# Exercise task:
Write out every line of the material exactly as it appears.

# Data segment:

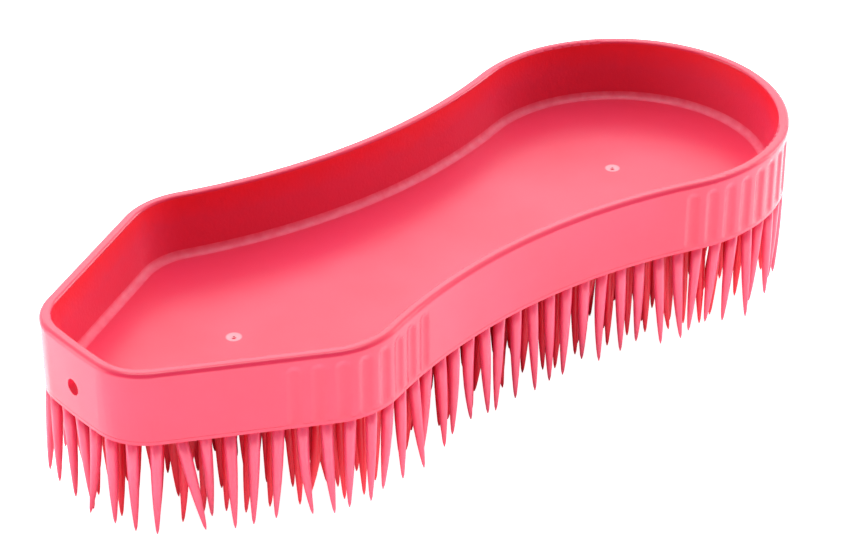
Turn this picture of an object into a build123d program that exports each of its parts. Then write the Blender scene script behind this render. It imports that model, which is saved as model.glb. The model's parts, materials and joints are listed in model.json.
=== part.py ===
"""Moulded plastic grooming brush.

A shallow tray with a figure-eight outline is held in one hand, with the fingers along its fluted sides. A
thin plate under the tray carries tapered bristles: two rows that follow the outline and a staggered field
of straight rows inside them.

Millimetres. +X runs from the narrow toe to the round head and +Z is up. The origin is on the surface that
the bristle tips stand on, under the middle of the length.
"""
import os
from math import acos, atan2, degrees, radians, sqrt, tan

from build123d import *

# Outline seen from above: the toe's shallow end, its two corners, straight flanks, round shoulders, a
# hollow waist and a round head, all meeting without a corner
LENGTH = 175.0
TOE_END_RADIUS = 163.0
TOE_CORNER_RADIUS = 12.1
TOE_CORNER_SPACING = 13.6
SHOULDER_RADIUS = 16.5
SHOULDER_WIDTH = 70.4
SHOULDER_FROM_TOE = 43.0
WAIST_RADIUS = 120.0
HEAD_RADIUS = 34.9

# Shell: wall, rim and tray floor
SHELL_HEIGHT = 14.5
FLOOR_THICKNESS = 1.35
RIM_WIDTH = 2.3
INNER_WALL_DRAFT = 5.5
RIM_OUTER_ROUND = 1.0
RIM_INNER_ROUND = 0.6
FLOOR_FILLET = 1.5
FOOT_CHAMFER = 0.06

# Finger flutes down the outside of the wall, in a group on each shoulder and each side of the head
FLUTE_COUNT = 8
FLUTE_PITCH = 4.5
FLUTE_RADIUS = 2.2
FLUTE_DEPTH = 0.5
FLUTE_EDGE_ROUND = 1.5
PLAIN_BAND = 2.0
SHOULDER_FLUTES_FROM_TOE = 60.5
HEAD_FLUTES_FROM_TIP = 51.5

# Hanging hole through the toe's end wall
HANGING_HOLE_DIAMETER = 3.3
HANGING_HOLE_ABOVE_FOOT = 5.9

# Gate marks on the tray floor: a shallow dish round the stub of each sprue
GATE_MARK_DIAMETER = 3.0
GATE_MARK_DEPTH = 0.2
GATE_STUB_DIAMETER = 0.8
TOE_GATE_FROM_TOE = 36.5
HEAD_GATE_FROM_TIP = 37.5

# Bristle plate and bristles
PLATE_THICKNESS = 0.75
BRISTLE_LENGTH = 21.0
BRISTLE_ROOT_DIAMETER = 2.4
BRISTLE_MIDDLE_DIAMETER = 1.95
BRISTLE_TIP_DIAMETER = 0.6
BRISTLE_END_DIAMETER = 0.35
BRISTLE_END_BEVEL = 0.15
BRISTLE_PITCH = 4.5
ROW_SPACING = 3.7
PLATE_MARGIN = 0.1
FIELD_GAP = 2.9

# Levels and ends
PLATE_BOTTOM = BRISTLE_LENGTH
SHELL_BOTTOM = PLATE_BOTTOM + PLATE_THICKNESS
FLOOR_TOP = SHELL_BOTTOM + FLOOR_THICKNESS
RIM_TOP = SHELL_BOTTOM + SHELL_HEIGHT
TOE = -LENGTH / 2
HEAD_TIP = LENGTH / 2
OUTER_ROW_INSET = BRISTLE_ROOT_DIAMETER / 2 + PLATE_MARGIN


def arc_about(centre, start, end):
    """The shorter arc from start to end about centre."""
    middle = (start - centre + end - centre).normalized() * (start - centre).length
    return ThreePointArc(start, centre + middle, end)


def towards(centre, other, distance):
    """The point at a distance from centre, in the direction of other."""
    return centre + (other - centre).normalized() * distance


def half_outline(inset=0.0):
    """The +Y half of the outline from the toe's middle to the head's tip, moved inwards by inset."""
    end_centre = Vector(TOE + TOE_END_RADIUS, 0)
    corner_y = TOE_CORNER_SPACING / 2
    corner_reach = sqrt((TOE_END_RADIUS - TOE_CORNER_RADIUS) ** 2 - corner_y**2)
    corner = Vector(end_centre.X - corner_reach, corner_y)
    shoulder = Vector(TOE + SHOULDER_FROM_TOE, SHOULDER_WIDTH / 2 - SHOULDER_RADIUS)
    head = Vector(HEAD_TIP - HEAD_RADIUS, 0)

    # The flank touches the corner's and the shoulder's circles on the same side
    flank = shoulder - corner
    tilt = acos((TOE_CORNER_RADIUS - SHOULDER_RADIUS) / flank.length)
    normal = Vector(1, 0).rotate(Axis.Z, degrees(atan2(flank.Y, flank.X) + tilt))

    # The waist's circle lies outside and touches the shoulder's and the head's circles
    span = head - shoulder
    to_shoulder = WAIST_RADIUS + SHOULDER_RADIUS
    to_head = WAIST_RADIUS + HEAD_RADIUS
    along = (to_shoulder**2 - to_head**2 + span.length**2) / (2 * span.length)
    across = sqrt(to_shoulder**2 - along**2)
    direction = span.normalized()
    waist = shoulder + direction * along + Vector(-direction.Y, direction.X) * across

    toe_middle = Vector(TOE + inset, 0)
    toe_end = towards(end_centre, corner, TOE_END_RADIUS - inset)
    flank_start = corner + normal * (TOE_CORNER_RADIUS - inset)
    flank_end = shoulder + normal * (SHOULDER_RADIUS - inset)
    waist_start = towards(shoulder, waist, SHOULDER_RADIUS - inset)
    waist_end = towards(head, waist, HEAD_RADIUS - inset)
    head_tip = Vector(HEAD_TIP - inset, 0)
    return Wire([
        arc_about(end_centre, toe_middle, toe_end),
        arc_about(corner, toe_end, flank_start),
        Line(flank_start, flank_end),
        arc_about(shoulder, flank_end, waist_start),
        arc_about(waist, waist_start, waist_end),
        arc_about(head, waist_end, head_tip),
    ])


def outline(inset=0.0):
    """The face inside the whole outline, moved inwards by inset."""
    side = half_outline(inset)
    half = make_face([*side.edges(), Line(side @ 1, side @ 0)])
    return half + mirror(half, Plane.XZ)


def both_sides(points):
    """The points with their mirror images across the XZ plane, those on the plane taken once."""
    return points + [Vector(p.X, -p.Y) for p in points if abs(p.Y) > BRISTLE_ROOT_DIAMETER / 2]


def tray_hollow():
    """The space inside the wall: it narrows downwards and ends in a fillet round the floor."""
    hollow = extrude(Pos(0, 0, RIM_TOP) * outline(RIM_WIDTH), RIM_TOP - FLOOR_TOP, dir=(0, 0, -1),
                     taper=INNER_WALL_DRAFT)
    return fillet(hollow.faces().sort_by(Axis.Z)[0].edges(), FLOOR_FILLET)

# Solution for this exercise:
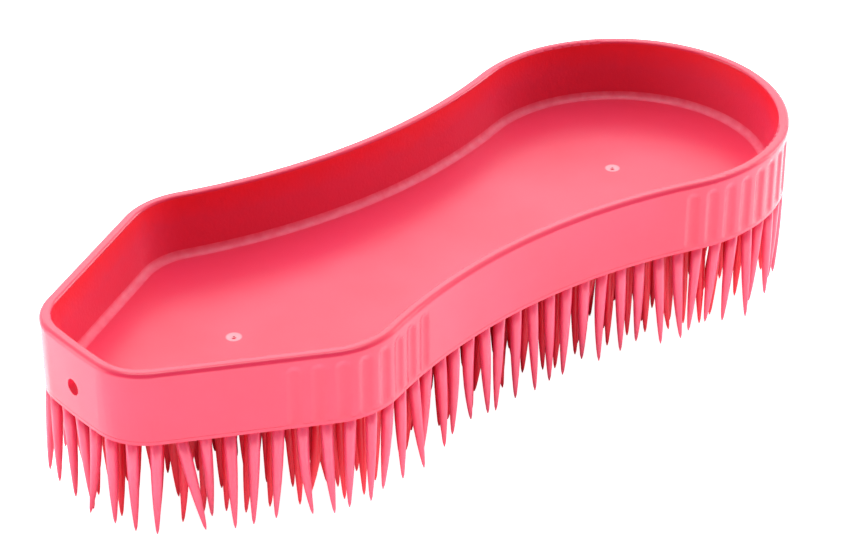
Turn this picture of an object into a build123d program that exports each of its parts. Then write the Blender scene script behind this render. It imports that model, which is saved as model.glb. The model's parts, materials and joints are listed in model.json.
=== part.py ===
"""Moulded plastic grooming brush.

A shallow tray with a figure-eight outline is held in one hand, with the fingers along its fluted sides. A
thin plate under the tray carries tapered bristles: two rows that follow the outline and a staggered field
of straight rows inside them.

Millimetres. +X runs from the narrow toe to the round head and +Z is up. The origin is on the surface that
the bristle tips stand on, under the middle of the length.
"""
import os
from math import acos, atan2, degrees, radians, sqrt, tan

from build123d import *

# Outline seen from above: the toe's shallow end, its two corners, straight flanks, round shoulders, a
# hollow waist and a round head, all meeting without a corner
LENGTH = 175.0
TOE_END_RADIUS = 163.0
TOE_CORNER_RADIUS = 12.1
TOE_CORNER_SPACING = 13.6
SHOULDER_RADIUS = 16.5
SHOULDER_WIDTH = 70.4
SHOULDER_FROM_TOE = 43.0
WAIST_RADIUS = 120.0
HEAD_RADIUS = 34.9

# Shell: wall, rim and tray floor
SHELL_HEIGHT = 14.5
FLOOR_THICKNESS = 1.35
RIM_WIDTH = 2.3
INNER_WALL_DRAFT = 5.5
RIM_OUTER_ROUND = 1.0
RIM_INNER_ROUND = 0.6
FLOOR_FILLET = 1.5
FOOT_CHAMFER = 0.06

# Finger flutes down the outside of the wall, in a group on each shoulder and each side of the head
FLUTE_COUNT = 8
FLUTE_PITCH = 4.5
FLUTE_RADIUS = 2.2
FLUTE_DEPTH = 0.5
FLUTE_EDGE_ROUND = 1.5
PLAIN_BAND = 2.0
SHOULDER_FLUTES_FROM_TOE = 60.5
HEAD_FLUTES_FROM_TIP = 51.5

# Hanging hole through the toe's end wall
HANGING_HOLE_DIAMETER = 3.3
HANGING_HOLE_ABOVE_FOOT = 5.9

# Gate marks on the tray floor: a shallow dish round the stub of each sprue
GATE_MARK_DIAMETER = 3.0
GATE_MARK_DEPTH = 0.2
GATE_STUB_DIAMETER = 0.8
TOE_GATE_FROM_TOE = 36.5
HEAD_GATE_FROM_TIP = 37.5

# Bristle plate and bristles
PLATE_THICKNESS = 0.75
BRISTLE_LENGTH = 21.0
BRISTLE_ROOT_DIAMETER = 2.4
BRISTLE_MIDDLE_DIAMETER = 1.95
BRISTLE_TIP_DIAMETER = 0.6
BRISTLE_END_DIAMETER = 0.35
BRISTLE_END_BEVEL = 0.15
BRISTLE_PITCH = 4.5
ROW_SPACING = 3.7
PLATE_MARGIN = 0.1
FIELD_GAP = 2.9

# Levels and ends
PLATE_BOTTOM = BRISTLE_LENGTH
SHELL_BOTTOM = PLATE_BOTTOM + PLATE_THICKNESS
FLOOR_TOP = SHELL_BOTTOM + FLOOR_THICKNESS
RIM_TOP = SHELL_BOTTOM + SHELL_HEIGHT
TOE = -LENGTH / 2
HEAD_TIP = LENGTH / 2
OUTER_ROW_INSET = BRISTLE_ROOT_DIAMETER / 2 + PLATE_MARGIN


def arc_about(centre, start, end):
    """The shorter arc from start to end about centre."""
    middle = (start - centre + end - centre).normalized() * (start - centre).length
    return ThreePointArc(start, centre + middle, end)


def towards(centre, other, distance):
    """The point at a distance from centre, in the direction of other."""
    return centre + (other - centre).normalized() * distance


def half_outline(inset=0.0):
    """The +Y half of the outline from the toe's middle to the head's tip, moved inwards by inset."""
    end_centre = Vector(TOE + TOE_END_RADIUS, 0)
    corner_y = TOE_CORNER_SPACING / 2
    corner_reach = sqrt((TOE_END_RADIUS - TOE_CORNER_RADIUS) ** 2 - corner_y**2)
    corner = Vector(end_centre.X - corner_reach, corner_y)
    shoulder = Vector(TOE + SHOULDER_FROM_TOE, SHOULDER_WIDTH / 2 - SHOULDER_RADIUS)
    head = Vector(HEAD_TIP - HEAD_RADIUS, 0)

    # The flank touches the corner's and the shoulder's circles on the same side
    flank = shoulder - corner
    tilt = acos((TOE_CORNER_RADIUS - SHOULDER_RADIUS) / flank.length)
    normal = Vector(1, 0).rotate(Axis.Z, degrees(atan2(flank.Y, flank.X) + tilt))

    # The waist's circle lies outside and touches the shoulder's and the head's circles
    span = head - shoulder
    to_shoulder = WAIST_RADIUS + SHOULDER_RADIUS
    to_head = WAIST_RADIUS + HEAD_RADIUS
    along = (to_shoulder**2 - to_head**2 + span.length**2) / (2 * span.length)
    across = sqrt(to_shoulder**2 - along**2)
    direction = span.normalized()
    waist = shoulder + direction * along + Vector(-direction.Y, direction.X) * across

    toe_middle = Vector(TOE + inset, 0)
    toe_end = towards(end_centre, corner, TOE_END_RADIUS - inset)
    flank_start = corner + normal * (TOE_CORNER_RADIUS - inset)
    flank_end = shoulder + normal * (SHOULDER_RADIUS - inset)
    waist_start = towards(shoulder, waist, SHOULDER_RADIUS - inset)
    waist_end = towards(head, waist, HEAD_RADIUS - inset)
    head_tip = Vector(HEAD_TIP - inset, 0)
    return Wire([
        arc_about(end_centre, toe_middle, toe_end),
        arc_about(corner, toe_end, flank_start),
        Line(flank_start, flank_end),
        arc_about(shoulder, flank_end, waist_start),
        arc_about(waist, waist_start, waist_end),
        arc_about(head, waist_end, head_tip),
    ])


def outline(inset=0.0):
    """The face inside the whole outline, moved inwards by inset."""
    side = half_outline(inset)
    half = make_face([*side.edges(), Line(side @ 1, side @ 0)])
    return half + mirror(half, Plane.XZ)


def both_sides(points):
    """The points with their mirror images across the XZ plane, those on the plane taken once."""
    return points + [Vector(p.X, -p.Y) for p in points if abs(p.Y) > BRISTLE_ROOT_DIAMETER / 2]


def tray_hollow():
    """The space inside the wall: it narrows downwards and ends in a fillet round the floor."""
    hollow = extrude(Pos(0, 0, RIM_TOP) * outline(RIM_WIDTH), RIM_TOP - FLOOR_TOP, dir=(0, 0, -1),
                     taper=INNER_WALL_DRAFT)
    return fillet(hollow.faces().sort_by(Axis.Z)[0].edges(), FLOOR_FILLET)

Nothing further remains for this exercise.